Alcoves are an ideal focus or frame for a rug on the wall, especially if there’s hidden lighting. Rugs can lengthen or foreshorten hallways, depending on how they’re hung. A kilim does not even have to lie flat but can cascade from the wall onto the floor, a table or a chest.

Advertisement

In the Middle East, the idea of hanging rugs is as old as Mohammed, and it continues to be common practice in the Middle East.

“In the West, we use more paintings on the walls,” explained Jalal Neishabouri, manager of Kismet Rug Gallery in Corona del Mar. “In the Middle East, they don’t use many paintings. Or, you might say, their paintings are woven. Since they appreciate rugs, they have them framed and hang them.”

Yeroushalmi agreed. “It’s like art: You can use them everywhere,” he said. “If you can put a painting on the wall, you can put a rug on the wall. A lot of times customers use them above the fireplace. If it’s a big house, they put them in the entryway--two, one on each side of the door.”

Neishabouri and Yeroushalmi agree that Middle Easterners go for more pictorial rugs, while Westerners seem to favor patterns. Rugs nice enough to hang can be found for as little as a couple of hundred dollars; at the high end, the sky’s the limit.

Walter B. Denny, professor of Islamic art at the University of Massachusetts in Amherst, has a half dozen rugs hanging in his home. According to Denny, certain kinds of rugs seem clearly designed to be hung as decorations, rather than for use on floors.

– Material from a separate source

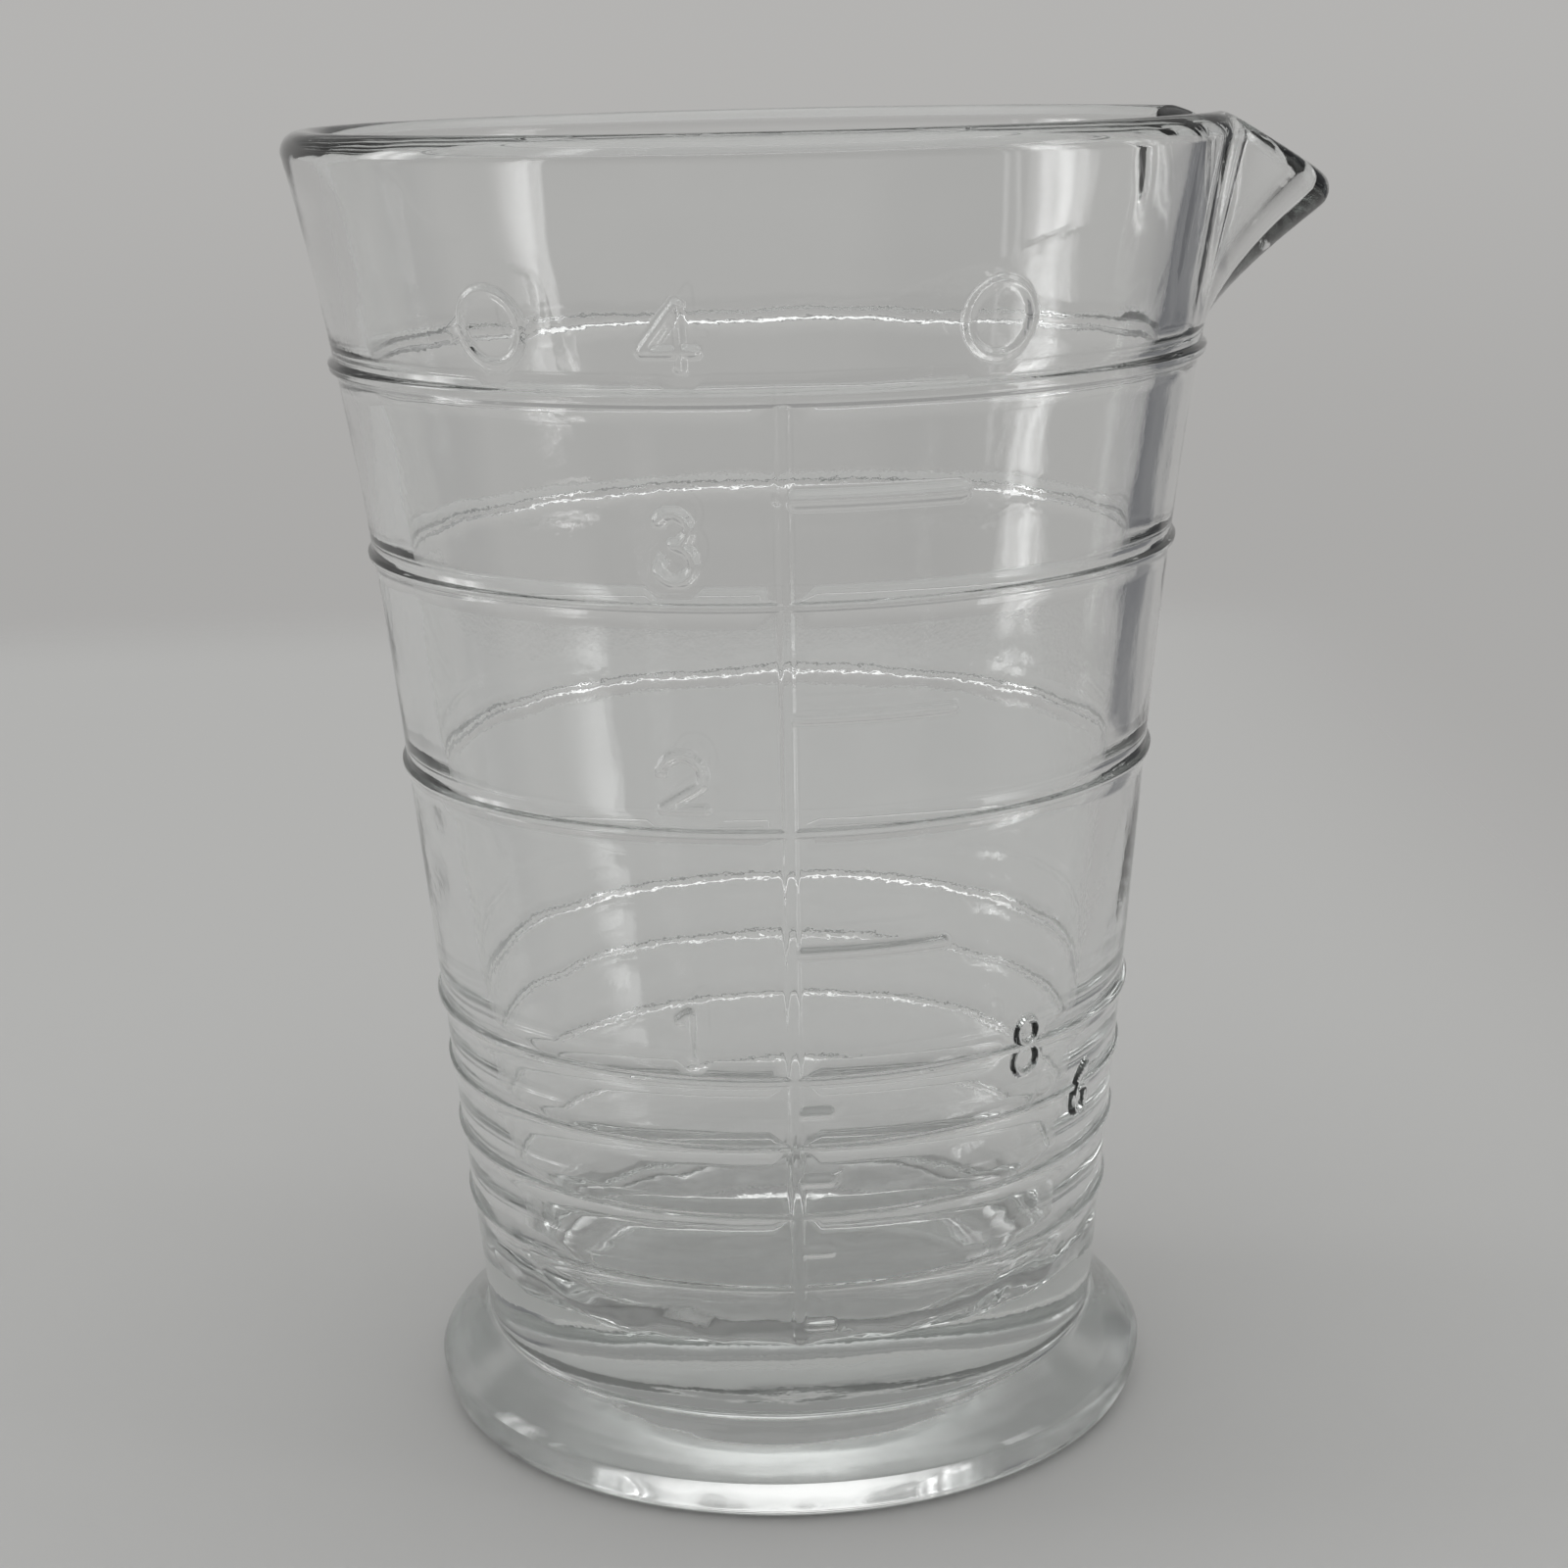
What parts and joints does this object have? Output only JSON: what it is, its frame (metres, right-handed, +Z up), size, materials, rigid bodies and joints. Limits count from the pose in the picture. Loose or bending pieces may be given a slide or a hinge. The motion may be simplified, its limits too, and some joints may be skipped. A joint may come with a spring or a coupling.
{
  "type": "measuring beaker",
  "caption": "Clear pressed-glass measuring beaker: tapered bowl on a thick round foot, V-shaped pouring spout, raised graduation rings and a front scale with plain numerals.",
  "frame": {"origin": "centre of the ring under the foot on which the glass stands, on the glass's axis", "axes": "+Z up the axis of the glass, +X towards the tip of the pouring spout, -Y towards the scale at the front"},
  "size_m": [0.0732, 0.0666, 0.0936],
  "materials": {
    "clear_glass": "clear pressed glass with a faint green-grey tint in its thick foot and a finely pebbled outside"
  },
  "bodies": {
    "root": {"bowl": "clear_glass", "rim": "clear_glass", "pouring_spout": "clear_glass", "foot": "clear_glass", "ring_4_ounce": "clear_glass", "ring_3_ounce": "clear_glass", "ring_2_ounce": "clear_glass", "ring_1_ounce": "clear_glass", "ring_6_dram": "clear_glass", "ring_4_dram": "clear_glass", "ring_2_dram": "clear_glass", "scale_spine": "clear_glass", "half_ounce_bar_3": "clear_glass", "half_ounce_bar_2": "clear_glass", "half_ounce_bar_1": "clear_glass", "dram_dashes": "clear_glass", "numeral_4_ounce": "clear_glass", "numeral_3_ounce": "clear_glass", "numeral_2_ounce": "clear_glass", "numeral_1_ounce": "clear_glass", "numeral_8_dram": "clear_glass", "numeral_6_dram": "clear_glass", "blank_roundels": "clear_glass"}
  },
  "joints": []
}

“In the nomadic tents, rugs will be used on the walls as well as on tabletops and for bags,” Denny said. “Prayer rugs, in which the niche [design] recalls the arches, serve as a surrogate for the mosque and are definitely more likely to be hung. Big kilims, if you’ve got a high enough ceiling, are just spectacular. They certainly shouldn’t be put on the floor, they’re so fragile. Especially when you’ve just paid $30,000 for them.”

Advertisement

Added Denny, “I’ve been hanging rugs on walls for years, especially the small ones. I would never put an antique rug on the floor, not when there’s two dogs and a kid. Maybe once a year.”